24 Luglio 2016, 19:58 - Angelo Sciortino [suoi interventi e commenti] |
La scrittrice americana Francine Prose ha scritto nel suo splendido libro Odissea siciliana le seguenti due riflessioni, ispiratele da un suo viaggio-inchiesta in Sicilia: “L'intera storia d'Italia - e gran parte di quella Europea - sembra concentrarsi in questa terra singolare e affascinante” è la prima; l'altra è: “È facile essere felici in Sicilia, ma è un’operazione che richiede un adattamento biologico oltre che culturale: bisogna imparare a vivere il tempo alla maniera siciliana.”.

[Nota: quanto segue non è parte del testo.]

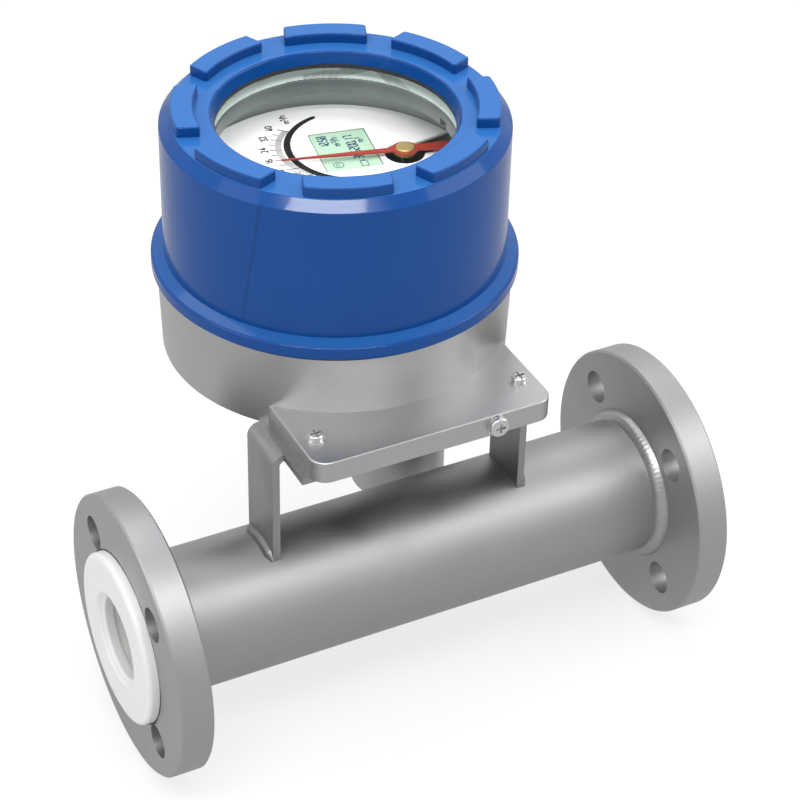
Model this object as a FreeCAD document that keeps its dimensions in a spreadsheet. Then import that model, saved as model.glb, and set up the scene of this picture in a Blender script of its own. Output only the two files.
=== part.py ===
import FreeCAD, Part
import math
import os
import Sketcher

# Metal tube rotameter. The origin is the centre of the outlet flange's metal face, X runs
# along the pipe to the inlet flange and Z is up through the window. All sizes are in
# millimetres, and stations along the pipe count from the outlet sealing face, on the
# lining's lip, which stands lip_proud before the flange.

os.makedirs("parts", exist_ok=True)
doc = FreeCAD.newDocument("rotameter")
sheet = doc.addObject("Spreadsheet::Sheet", "Dimensions")
V = FreeCAD.Vector
row = [0]


class Size:
    """A length that carries both its value and the expression that drives it."""

    def __init__(self, text, value):
        self.text = text
        self.value = float(value)

    def _join(self, sign, other, value):
        text = other.text if isinstance(other, Size) else repr(float(other))
        return Size("(" + self.text + " " + sign + " " + text + ")", value)

    def __add__(self, other):
        return self._join("+", other, self.value + num(other))

    def __sub__(self, other):
        return self._join("-", other, self.value - num(other))

    def __mul__(self, other):
        return self._join("*", other, self.value * num(other))

    def __truediv__(self, other):
        return self._join("/", other, self.value / num(other))

    def __neg__(self):
        return Size("(0 - " + self.text + ")", -self.value)


def num(item):
    return item.value if isinstance(item, Size) else float(item)


def size(name, value):
    """Write one driving dimension to the sheet and hand it back as a Size."""
    row[0] += 1
    sheet.set("A%d" % row[0], name)
    sheet.set("B%d" % row[0], repr(float(value)))
    sheet.setAlias("B%d" % row[0], name)
    return Size("Dimensions." + name, value)


def turned(length, degrees, part):
    """The cos or sin share of a length at an angle."""
    angle = num(degrees)
    text = degrees.text if isinstance(degrees, Size) else repr(float(degrees))
    share = math.cos(math.radians(angle)) if part == "cos" else math.sin(math.radians(angle))
    return Size("(" + length.text + " * " + part + "(" + text + "))", length.value * share)


# Pipe section
face_to_face = size("face_to_face", 250.0)
flange_od = size("flange_od", 115.0)
flange_thick = size("flange_thick", 13.2)
flange_chamfer = size("flange_chamfer", 0.8)
bolt_circle = size("bolt_circle", 85.0)
bolt_hole = size("bolt_hole", 14.0)
bolt_count = 4
tube_od = size("tube_od", 57.0)
tube_wall = size("tube_wall", 3.0)
weld_leg = size("weld_leg", 4.0)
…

Non è difficile concordare sulla prima affermazione, non tanto perché ci inorgoglisce e stuzzica la nostra vanità, quanto piuttosto perché dalle tombe fenicie ai templi e ai teatri greci, dagli esempi di arte bizantina a quella normanna, è tutto un esempio di tale concentrazione di storia, che è non soltanto l'alba della storia italiana ed europea, ma anche di tutta la storia occidentale, senza la quale anche quella orientale, pur grande, non avrebbe avuto lo sviluppo che la rende oggi in grado di rivaleggiare con quella occidentale. Questa è la Sicilia! A dimenticarlo sono purtroppo i Siciliani stessi.
La seconda riflessione ci viene in aiuto per capire perché accade che i Siciliani soffrano di questa amnesia del loro orgoglioso passato. Essa, infatti, ci indica che noi siciliani viviamo il tempo a modo nostro. Viviamo senza fretta e consideriamo il tempo passato come già morto, quindi incapace di farci riflettere sulle esperienze del passato, per trarne insegnamento. Questo modo di vivere il passato ci rende più simili a bambini spensierati, invece che a uomini maturi.

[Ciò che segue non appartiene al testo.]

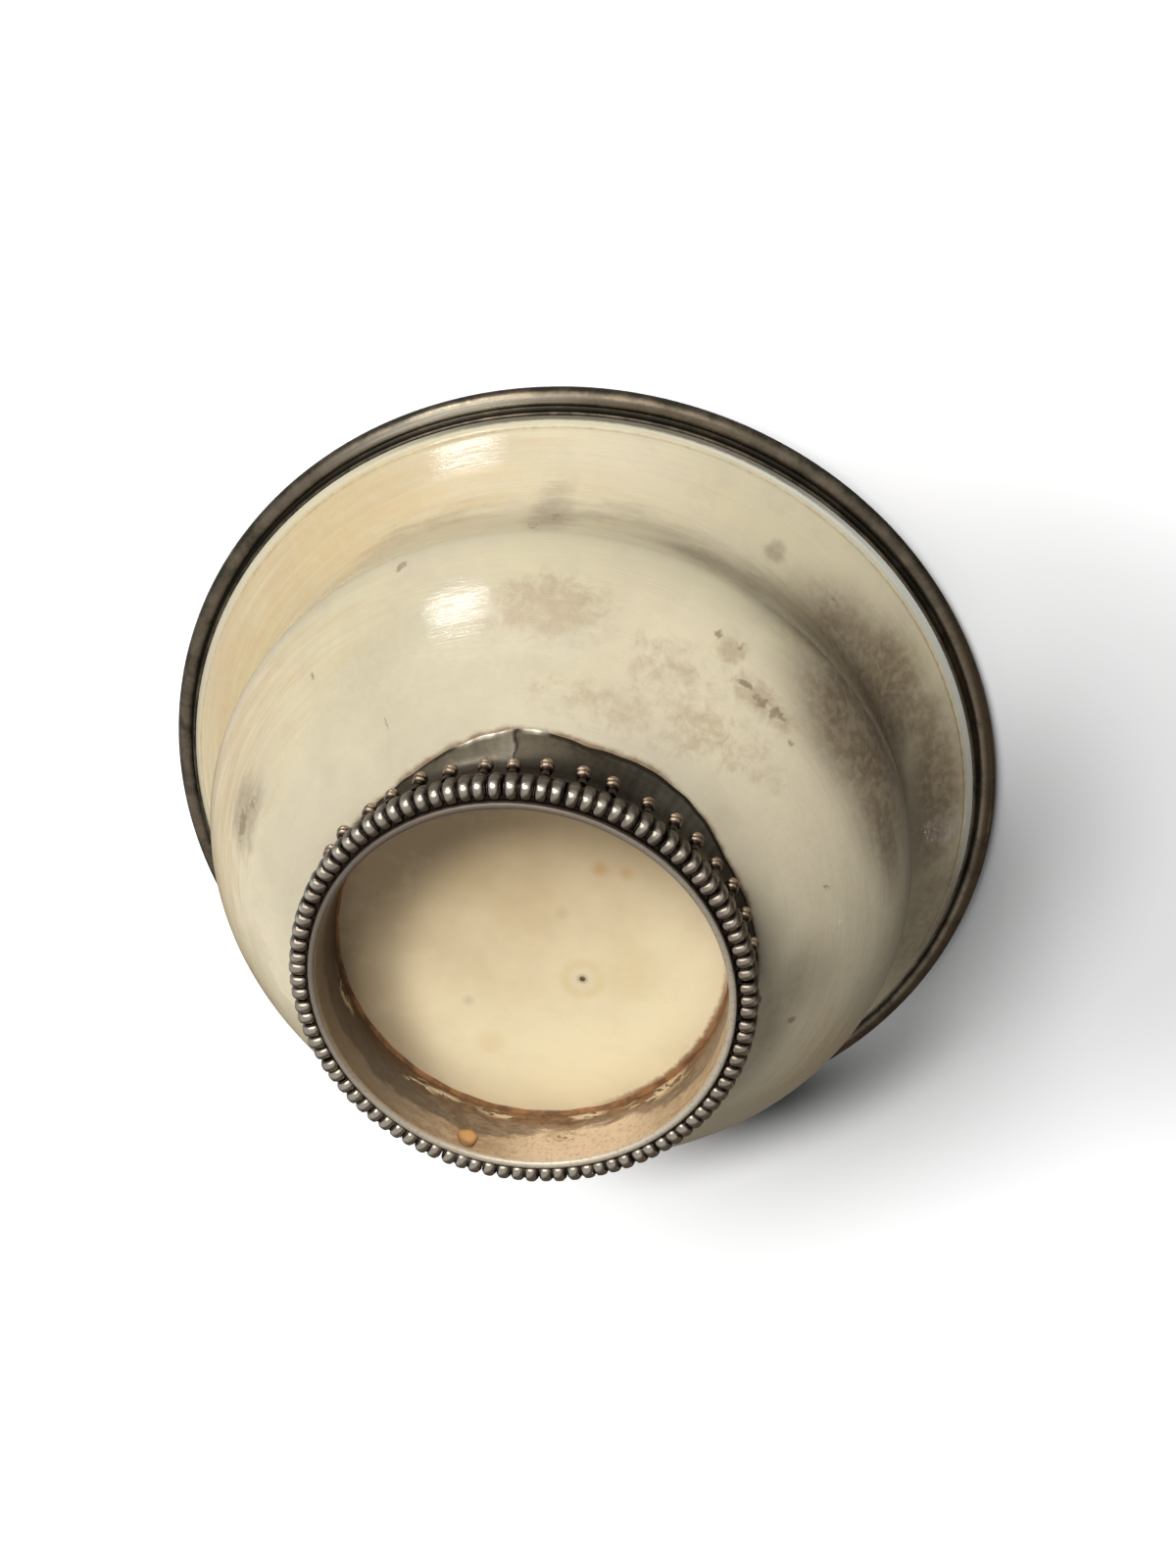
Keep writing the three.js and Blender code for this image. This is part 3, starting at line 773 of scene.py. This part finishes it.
def make_lining():
    """The sheet inside the bone, with a soft bend where it turns out over the lip."""
    points, slopes = bowl_curve(40)
    outside = beside(points, slopes, -BONE_WALL - GAP)
    inside = beside(points, slopes, -BONE_WALL - GAP - LINING_SHEET)
    under_flange = flange_top - LINING_SHEET
    outside = outside[outside[:, 1] < under_flange - 0.5]
    inside = inside[inside[:, 1] < flange_top - 1.0]
    brim = inside[-1]
    bend, _ = cubic(brim, FLARE_SLOPE + 25, (brim[0] + 2.2, flange_top), 0, 8)
    profile = np.vstack([
        [(r, outside[0][1]) for r in np.linspace(2, outside[0][0] - 1, 6)],
        outside,
        [(outside[-1][0] + 1.2, under_flange), (flange_radius, under_flange), (flange_radius, flange_top)],
        bend[::-1],
        inside[::-1][1:],
        [(r, inside[0][1]) for r in np.linspace(inside[0][0] - 1, 1.5, 14)],
    ])
    angles, grid = polar_grid(profile)
    along = np.arange(len(profile))[:, None] * 0.9
    inner = np.arange(len(profile)) > len(outside) + 12
    push_out(grid, angles, LINING_DENTS * hand_made(angles, along, 4.0, 8) * inner[:, None])
    poles = [(0, 0, outside[0][1]), (0, 0, inside[0][1])]
    lining = solid_of_rings("lining", grid, poles, 45)
    # Darker towards the bottom of the bowl
    paint(lining, "tarnish_and_painted_shade", np.clip((24 - grid[..., 2]) / 14, 0, 1) * 0.5)
    dress(lining, lining_finish(), "lining_silver", "silver_lining")


def make_rim():
    """The rolled moulding: a narrow fillet beside the bone, a dark cove and a round roll."""
    back = bevel_radius + 0.06
    cove = (back + FILLET_WIDTH * 0.7, rim_bottom + 0.66)
    centre = (rim_radius - ROLL_WIDTH, bone_top + ROLL_RISE)
    fillet = round_corner((back + FILLET_WIDTH * 0.06, rim_bottom - 0.02), 0.3, -170, 30, 9)
    roll_angles = np.linspace(-124, 140, 40)
    roll_height = ROLL_RADIUS - 0.004
    roll = [(centre[0] + ROLL_WIDTH * c, centre[1] + roll_height * s) for c, s in map(heading, roll_angles)]
    lip = flange_radius - 0.9
    before_roll = np.vstack([[(back, rim_bottom + 0.5)], fillet, [cove]])
    profile = np.vstack([
        before_roll,
        roll,
        [(lip + 0.1, flange_top + 0.55), (lip, flange_top + 0.3), (lip + 0.1, flange_top + 0.06)],
        [(flange_radius + 0.1, flange_top + 0.06), (flange_radius + 0.1, bone_top), (back, bone_top)],
    ])
    angles, grid = polar_grid(profile, 480)
    rolled = slice(len(before_roll), len(before_roll) + len(roll))
    along = np.arange(len(profile))[:, None] * 0.4
    dents = -RIM_DENTS * (1 + hand_made(angles, along, 2.5, 5))
    push_out(grid[rolled], angles, dents[rolled])
    rim = solid_of_rings("rim_moulding", grid, None, 35)
    # Tarnish and painted shade: darkest at the fillet and cove, light on the roll's underside, dark on its
    # outer side, and less dark round azimuth -30 as painted light
    tarnish_and_painted_shade = np.full(len(profile), 0.4)
    tarnish_and_painted_shade[:len(before_roll)] = (1.0, 0.9, 0.75, 0.6, 0.5, 0.45, 0.5, 0.65, 0.8, 0.9, 0.9)
    tarnish_and_painted_shade[rolled] = np.interp(
        roll_angles, (-124, -112, -98, -66, -40, -10, 35, 60), (0.8, 0.45, 0.1, 0.1, 0.5, 0.8, 0.8, 0.2))
    azimuths = azimuths_of(angles)
    paint(rim, "tarnish_and_painted_shade", tarnish_and_painted_shade[:, None] - 0.45 * np.exp(-((azimuths + 30) / 28) ** 2))
    # Painted highlight on the roll's underside round azimuth -121
    painted_light_area = np.zeros(len(profile))
    painted_light_area[rolled] = np.exp(-((roll_angles + 86) / 20) ** 2)
    paint(rim, "painted_highlight", painted_light_area[:, None] * np.exp(-((azimuths + 121) / 14) ** 2))
    dress(rim, rim_finish(), "tarnished_silver", "rim_band")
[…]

Non pensiamo neppure a costruire un futuro, convinti che esso sarà come il destino vorrà e non come noi dovremmo e potremmo costruirlo. Per conseguenza viviamo lo stesso presente con disattenzione e improvvisando, convinti che esso non ci serve per creare il futuro.
Cefalù è una città della Sicilia e i suoi abitanti, orgogliosi della loro cefalutanità, sono pur sempre siciliani. Lo dimostra anche il loro modo di vivere il tempo. Non daranno mai, per esempio, un orario preciso per un appuntamento, ma diranno “ci si vede verso le..”, che potranno essere qualunque ora dopo quell'ora e forse mai; sono pronti a dimenticare non soltanto il lontano passato, quand'anche fosse glorioso, ma anche quello recente; sono così dimentichi di questo passato recente, da ridare fiducia a quei candidati, che per cinque anni hanno aspramente criticato.

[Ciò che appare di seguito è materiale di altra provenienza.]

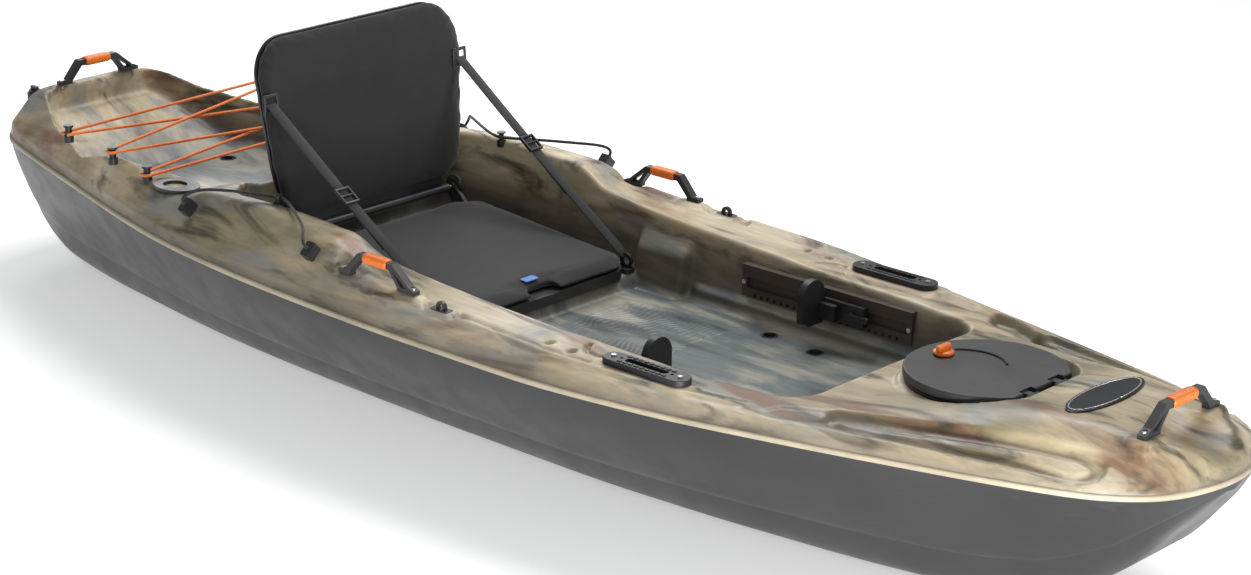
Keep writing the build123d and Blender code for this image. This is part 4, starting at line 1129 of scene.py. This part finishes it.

Da questa maniera siciliana di vivere il tempo sono derivati tanti problemi, che infine sono sfociati nella triste situazione attuale della Sicilia e di Cefalù. Non essendo artefici del loro futuro, essi ormai da anni si affidano ai politici, che a ogni tornata elettorale ne promettono uno radioso, che però si riduce a essere soltanto il loro ricco e immeritato avvenire. Agli altri, invece, viene riservato un futuro di stenti. E più i cittadini vivono fra gli stenti, più sono clienti in mano ai politici. Politici, che si sono inventati il lavoro precario, che altro non è, se non un precario presente senza futuro. Questo è stato possibile soltanto perché i Siciliani hanno il loro strano modo di vivere il tempo; un modo di pensare soltanto all'oggi e a non preoccuparsi del domani. Non per nulla, in Sicilia regna incontrastato l'adagio: pensa a oggi, a domani pensa Dio.